Still find Simon's callback to his engineers example as to why we can't trust the sorcerers about the seal to be hilarious* (unless he made another example since -- thread is moving really fast)
Look, you can say "blame the administrators, not the engineers
That is a fair quibble, but it is not my point.
The point is,
systems can result in large crowds of people going "yep, this system is perfectly safe," and
no one really questioning this, until suddenly the system abruptly goes 'boom' and nearly everyone except a handful of Cassandras is shocked.
And it usually turns out that the system had acted in such a way as to marginalize the Cassandras.
With the space shuttle, the management culture and the desire for rapid turnaround and a fast launch schedule silenced the Rockwell/Thiokol/etc. engineers who made a major point of "never launch in sub-freezing weather."
Here,
well. You have Yammar Vegeta not-so-subtly menacing the massed ranks of the sorcerors in an attempt to get a quick decision in a timely manner. I can't blame him for that- but look at the way the decision worked out. Pair off, discuss, find another pair, discuss, repeat. Whatever opinions floated to the top of the heap must have survived something like 10-13 consecutive
hurried discussions. They would not be the result of detailed analysis, but of falling back on first principles, simple concepts, and conventional wisdom. Given that a quick solution to the problem was urgently required, this was arguably the only choice. Yammar cannot fairly be criticized over it. But if somewhere in that crowd of ten thousand sorcerors is
one person who noticed that the prevailing ideas are based on assumptions that may be invalid for a psychic dragon, or at power levels in excess of ten billion... We probably wouldn't find out about it for days, maybe even years.

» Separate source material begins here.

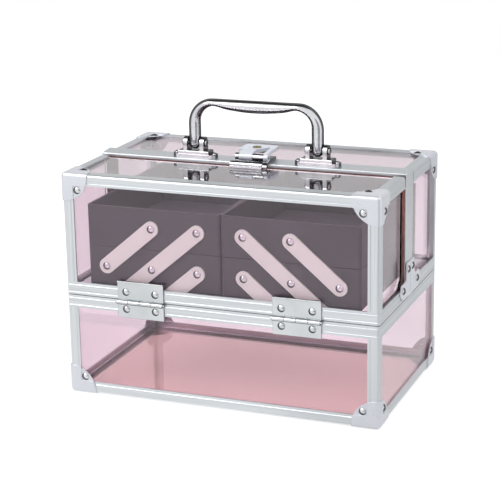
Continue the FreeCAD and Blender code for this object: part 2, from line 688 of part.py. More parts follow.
def latch_base():
    """Plate on top of the bow, with a knuckle at the left of the lever's tab and one right of it."""
    edge = BOW_W / 2 - 0.4
    axis = V(1, 0, 0)
    x0, x1 = LATCH_X0 + 0.4, LATCH_X1
    base = block(x0, x1, -edge, edge, BOW_TOP - BOW_CREASE - 0.1, LATCH_BASE_Z)
    base = base.cut(bow_trim()[0])
    for a, b in ((x0, TAB_X[0] - KNUCKLE_PLAY), (TAB_X[1] + KNUCKLE_PLAY, ARM_X[0] - KNUCKLE_PLAY)):
        foot = block(a, b, BARREL_Y - 1.6, BARREL_Y + 2.8, LATCH_BASE_Z - 0.5, BARREL_Z)
        base = base.fuse(foot).fuse(rod(V(a, BARREL_Y, BARREL_Z), axis, BARREL_R - 0.4, b - a))
    base = base.removeSplitter()
    for a, b in (TAB_X, ARM_X):
        room = rod(V(a - KNUCKLE_PLAY, BARREL_Y, BARREL_Z), axis, BARREL_R + 0.3, b - a + 2 * KNUCKLE_PLAY)
        base = base.cut(room)
    return drilled(base, [(V(0, BARREL_Y, BARREL_Z), axis, LATCH_PIN_R, CASE_W)])


def latch_pin():
    return rod(V(LATCH_X0 - 0.4, BARREL_Y, BARREL_Z), V(1, 0, 0), LATCH_PIN_R, LATCH_W + 0.8)


def latch_lever():
    """Lever: a round-cornered plate, a curled tab and a narrow arm that reach the pin in front."""
    under = PLATE_Z - PLATE_T
    plate = block(LATCH_X0, LATCH_X1, PLATE_START, PLATE_END, under, PLATE_Z)
    ends = [e for e in plate.Edges if abs(e.tangentAt(e.FirstParameter).z) > 0.9
            and e.Vertexes[0].Y > PLATE_END - 1]
    plate = plate.makeFillet(4.0, ends)
    window = [V(TAB_X[1], PLATE_START - 1, under - 1), V(LATCH_X0 + 22.0, WINDOW_BACK, under - 1),
              V(ARM_X[0] - 1.0, WINDOW_BACK, under - 1), V(ARM_X[0], PLATE_START - 1, under - 1)]
    plate = plate.cut(prism(window, V(0, 0, PLATE_T + 2)))
    axis = V(1, 0, 0)
    nose = BARREL_Y - BARREL_R
    for a, b in (TAB_X, ARM_X):
        curl = [V(a, PLATE_START, under), V(a, PLATE_START, PLATE_Z), V(a, BARREL_Y + 1.5, PLATE_Z - 0.6),
                V(a, BARREL_Y - 1.4, PLATE_Z - 1.7), V(a, nose, BARREL_Z), V(a, BARREL_Y, BARREL_Z)]
        plate = plate.fuse(prism(curl, V(b - a, 0, 0)))
        plate = plate.fuse(rod(V(a, BARREL_Y, BARREL_Z), axis, BARREL_R, b - a))
    lever = plate.removeSplitter()
    holes = [(V(0, BARREL_Y, BARREL_Z), axis, LATCH_PIN_R + RUNNING, CASE_W),
             (V(KEY_X, KEY_Y, PLATE_Z), V(0, 0, 1), KEY_R + RUNNING, 20)]
    return drilled(lever, holes)


def key_cylinder():
    """Brass lock plug with a keyway, and the small cam under the plate that it turns."""
    below = PLATE_T + 0.2
    plug = rod(V(0, 0, -below), V(0, 0, 1), KEY_R, below + 0.5)
    collar = rod(V(0, 0, 0.1), V(0, 0, 1), KEY_R + 0.7, 0.4)
    cam = block(-2.2, 6.5, -2.2, 2.2, -below - 1.0, -below)
    plug = plug.fuse([collar, cam]).removeSplitter()
    plug = plug.cut(block(-0.45, 0.45, -1.8, 1.8, -1.5, 2.0))
    plug.translate(V(KEY_X, KEY_Y, PLATE_Z))
    return plug


def latch_strike():
    """Grooved bar on the front lid's rear edge, with a short stub at its right end."""
    x0, z = STRIKE_X - STRIKE_W / 2, LID_SHEET_TOP
    y = LID_EDGE - 0.2
    top, front = z + STRIKE_H, y - 4.8
    profile = [(y, z), (y, top - 0.6), (y - 0.6, top), (front + 1.6, top), (front + 0.5, top - 0.7),
               (front, top - 1.5), (front, z + 2.4), (front + 0.5, z + 2.0), (front, z + 1.6), (front, z)]
    bar = prism([V(x0, a, b) for a, b in profile], V(STRIKE_W, 0, 0))
    stub = rod(V(x0 + STRIKE_W - 1, y - 2.3, z + 1.9), V(1, 0, 0), 1.8, 5.0)
    return bar.fuse(stub).removeSplitter()


def rear_middle():
    save("bow_trim", bow_trim())
    save("bow_core", bow_core())
    save("bow_brackets", both_sides(bow_bracket()))
    save("bow_rivets", bow_rivets())
    save("handle_brackets", on_handle(both_sides(handle_bracket())))
    save("handle_bar", on_handle([handle_bar()]))
    save("handle_pins", on_handle(both_sides(handle_pin())))
    save("latch_base", [latch_base()])
    save("latch_pin", [latch_pin()])
    save("latch_lever", [latch_lever()])
    save("key_cylinder", [key_cylinder()])
    save("latch_strike", [latch_strike()])


# ---------------------------------------------------------------- trays and links, drawn for the left front

TRAY_FACE = -TRAY_D / 2
LINK_BACK = TRAY_FACE - LINK_CLEAR
LINK_FRONT = LINK_BACK - LINK_T


def pivot_at(column, row):
    """Pivot point on the left stack: column 0 is outermost, and the row is BASE_ROW, 1 or 2."""
    x = -LINE_X + column * PIVOT_STEP + row * LINK_DX
    return x, LINE_Z + row * LINK_DZ


# Pivots by owner, as (column, row): link 0 starts on the base's outer pivot and holds three,
# link 1 starts on the base's inner pivot, and link -1 starts on the lower tray.
LINKS = {"main": (0, (BASE_ROW, 1, 2)), "base": (1, (BASE_ROW, 1)), "top": (-1, (1, 2))}
LOWER_TRAY_PINS = ((0, 1), (1, 1), (-1, 1))
UPPER_TRAY_PINS = ((0, 2), (-1, 2))
BASE_PINS = ((0, BASE_ROW), (1, BASE_ROW))


def front_and_rear(shape):
    return [shape, mirror_y(shape)]


def link(kind):
    column, rows = LINKS[kind]
    x0, z0 = pivot_at(column, rows[0])
    x1, z1 = pivot_at(column, rows[-1])
    length = math.hypot(x1 - x0, z1 - z0)
    half = LINK_W / 2
    bar = block(0, length, LINK_FRONT, LINK_BACK, -half, half)
    for x in (0, length):
        bar = bar.fuse(rod(V(x, LINK_FRONT, 0), V(0, 1, 0), half, LINK_T))
    bar = bar.removeSplitter()
    tilt = math.degrees(math.atan2(z1 - z0, x1 - x0))
    bar.rotate(V(0, 0, 0), V(0, 1, 0), -tilt)
    bar.translate(V(x0, 0, z0))
    holes = []
    for row in rows:
        x, z = pivot_at(column, row)
        holes.append((V(x, LINK_FRONT, z), V(0, 1, 0), TRAY_PIN_R + RUNNING, 4 * LINK_T))
    return drilled(bar, holes)


def tray_pin(column, row):
    """Domed pin through a link into a tray's wall."""
    x, z = pivot_at(column, row)
    play = 0.1
    return rivet(V(x, LINK_FRONT - play, z), V(0, -1, 0), play + LINK_T + LINK_CLEAR + TRAY_WALL,
                 head_r=3.15, head_h=1.5, shank_r=TRAY_PIN_R)


def tray(level):
    """Open-topped tray of the left stack; level 0 is the lower one."""
    z0 = TRAY_LOW + level * (TRAY_H + TRAY_GAP)
    outer = block(-TRAY_OUT, -TRAY_IN, TRAY_FACE, -TRAY_FACE, z0, z0 + TRAY_H)
    inner = block(-TRAY_OUT + TRAY_WALL, -TRAY_IN - TRAY_WALL, TRAY_FACE + TRAY_WALL,
                  -TRAY_FACE - TRAY_WALL, z0 + TRAY_WALL, z0 + TRAY_H + 1)
    shapes = []
    for body, radius in ((outer, TRAY_R), (inner, TRAY_R - 1.0)):
        uprights = [e for e in body.Edges if abs(e.tangentAt(e.FirstParameter).z) > 0.9]
        shapes.append(body.makeFillet(radius, uprights))
    shape = shapes[0].cut(shapes[1])
    holes = []
    for column, row in (LOWER_TRAY_PINS, UPPER_TRAY_PINS)[level]:
        x, z = pivot_at(column, row)
        for side in (-1, 1):
            depth = 2 * TRAY_WALL + 1
            holes.append((V(x, side * TRAY_D / 2, z), V(0, 1, 0), TRAY_PIN_R, depth))
    return drilled(shape, holes)


def tray_stack():
    for side, turn in (("left", lambda s: s), ("right", mirror_x)):
        for level, name in enumerate(("lower", "upper")):
            save(side + "_" + name + "_tray", [turn(tray(level))])
            pins = []
            for place in (LOWER_TRAY_PINS, UPPER_TRAY_PINS)[level]:
                pins += [turn(item) for item in front_and_rear(tray_pin(*place))]
            save(side + "_" + name + "_tray_pins", pins)
        for kind in LINKS:
            save(side + "_" + kind + "_links", [turn(item) for item in front_and_rear(link(kind))])


def tray_mounts():
    """Strip inside the front and rear rims, with a headed pin for each link that starts there."""
    rim_in = -HD + 2 * SKIN + SHEET
    front = rim_in + STRIP_T
    strip = block(-106, 106, rim_in, front, RIM_BOTTOM + 0.3, RIM_TOP)
    pins = []
    holes = []
    play, head = 0.1, 0.6
    for column, row in BASE_PINS:
        for side in (-1, 1):
            x, z = pivot_at(column, row)
            x = side * x
            holes.append((V(x, rim_in, z), V(0, 1, 0), TRAY_PIN_R, 4 * STRIP_T))
            pin = rod(V(x, rim_in, z), V(0, 1, 0), TRAY_PIN_R, LINK_BACK + play - rim_in)
            pin = pin.fuse(rod(V(x, LINK_BACK + play, z), V(0, 1, 0), 3.0, head))
            pins.append(pin.removeSplitter())
    strip = drilled(strip, holes)
    save("tray_mount_strips", front_and_rear(strip))
    save("tray_mount_pins", pins + [mirror_y(item) for item in pins])


def main():
    os.makedirs("parts", exist_ok=True)
    base_panels()
    base_bottom_rails()
    save("base_rim_rails", rim_ring(RIM_TOP, V(0, 0, -1), SHEET))
    base_posts()
    base_caps()
    base_hinges()
    base_rivets()
    tray_mounts()
    front_lid()
    rear_lid()
    rear_middle()
    tray_stack()


main()
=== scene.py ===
"""Looks of the makeup storage case: materials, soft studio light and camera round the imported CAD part.

The script adds no shapes to the case. Lengths are in metres and angles in degrees."""

import math

import bpy
from mathutils import Matrix, Vector


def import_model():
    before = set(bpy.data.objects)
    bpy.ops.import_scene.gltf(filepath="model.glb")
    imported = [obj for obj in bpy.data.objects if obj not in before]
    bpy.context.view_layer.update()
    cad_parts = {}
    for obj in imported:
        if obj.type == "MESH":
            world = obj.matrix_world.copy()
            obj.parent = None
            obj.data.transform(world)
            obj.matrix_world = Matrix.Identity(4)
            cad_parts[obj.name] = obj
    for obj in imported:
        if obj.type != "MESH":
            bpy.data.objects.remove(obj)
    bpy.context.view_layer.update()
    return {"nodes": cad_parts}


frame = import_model()
NODES = frame["nodes"]

# Camera, found from the picture's perspective
AZIMUTH, ELEVATION, ROLL = 21.386, 16.134, -0.962
CAMERA_AT = (0.4575, -1.1784, 0.4744)
LENS_MM = 116.7
SENSOR_MM = 36
CLIP_NEAR, CLIP_FAR = 0.05, 20

# Half width and half depth of the case, where its rails turn the corner
HALF_W, HALF_D = 0.130, 0.0805

# Lamps: name, place, side, watts, and whether polished metal mirrors it
LAMPS = [
    ("key", (-0.9, -1.3, 1.5), 1.0, 11.5, True),
    ("fill", (1.4, -0.6, 1.1), 1.0, 6, False),
    ("top", (0, 0.3, 1.7), 1.2, 9, False),
]
LAMP_AIM = (0, 0, 0.1)
WORLD_LIGHT = 0.62                    # strength of the world on matt surfaces

# Floor: size, grey, and the glow that keeps it white to the camera
FLOOR_RADIUS = 1.6
FLOOR_Z = -0.0002
FLOOR_GREY = 0.86
FLOOR_LIFT = 0.40
THROUGH_LIFT = 0.20                   # the glow seen through a clear sheet
UNDER_CASE_PAINTED_LIGHT = 0.29                     # painted light: a pool of more glow under the clear case, for lamp light that passes through it
PAINTED_LIGHT_FADE = (0.09, 0.21)             # distance over which that painted pool of light fades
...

The system acts in such a way as to marginalize the Cassandras, and the people now speaking to us are spokesmen who won 10-13 consecutive debates about what to do,
very fast. Hopefully that means they've stripped out all the fancy chancy stuff from their plan, but it could
also mean they've overlooked something important.
Probably not. Hopefully not. But I'd much rather hedge my bets.
But really at this point, both sides have dug in and are shooting at each other. They've got points that they care about (either in the benefits of their option, or their dislike of the other) and no arguments by anyone will change them at this point.
I for one am a HELL of a lot less sure that "head-dragon" is a bad idea than I thought.
If you'd taken the me of two or three days ago, and told him "I looked far into the future of the quest, and head-dragon ends well," I would have been
very surprised.
If you took the me of right now and told me that, I'd say something like "Phew, boy is THAT a relief," but not be massively surprised.
Ah, not what I meant. The ritual we are doing now is supercharged by the genki dama. So for our sorcerers to modify it later on if we choose chibi now, they would need a power source in the same ballpark of the genki dama for them to be able to change it. So we would need to convince the exiles to lend us our energy to undo the chibi seal, which might be harder to swing. That is why I said that if we choose chibi we are unlikely to be able to unseal Dazz if we think he is reformed. It is possible but considering that we would have to convince the majority of the exiles that he is, not very likely.
In fairness, you're not wrong- but it's likely there will be far more energy available in a few decades. Just a bit of mandatory training could probably increase the average power level of the Exiles from 1.5-2 million to, oh... I don't know, more like four or five million? A major increase.
If we can find a way to get away with relaxing the ban on super-saiyan transformations without having Garenhuld torn apart by civil war, that goes up
hugely further.
So there may come a point in time at which we could unseal Dazarel with only a fraction of Garenhuld's energy, having persuaded the rest of the planet to stand aside. We couldn't do it
now, but we don't need to do it now. Dazarel's immortal and we're young yet. There's time to play with.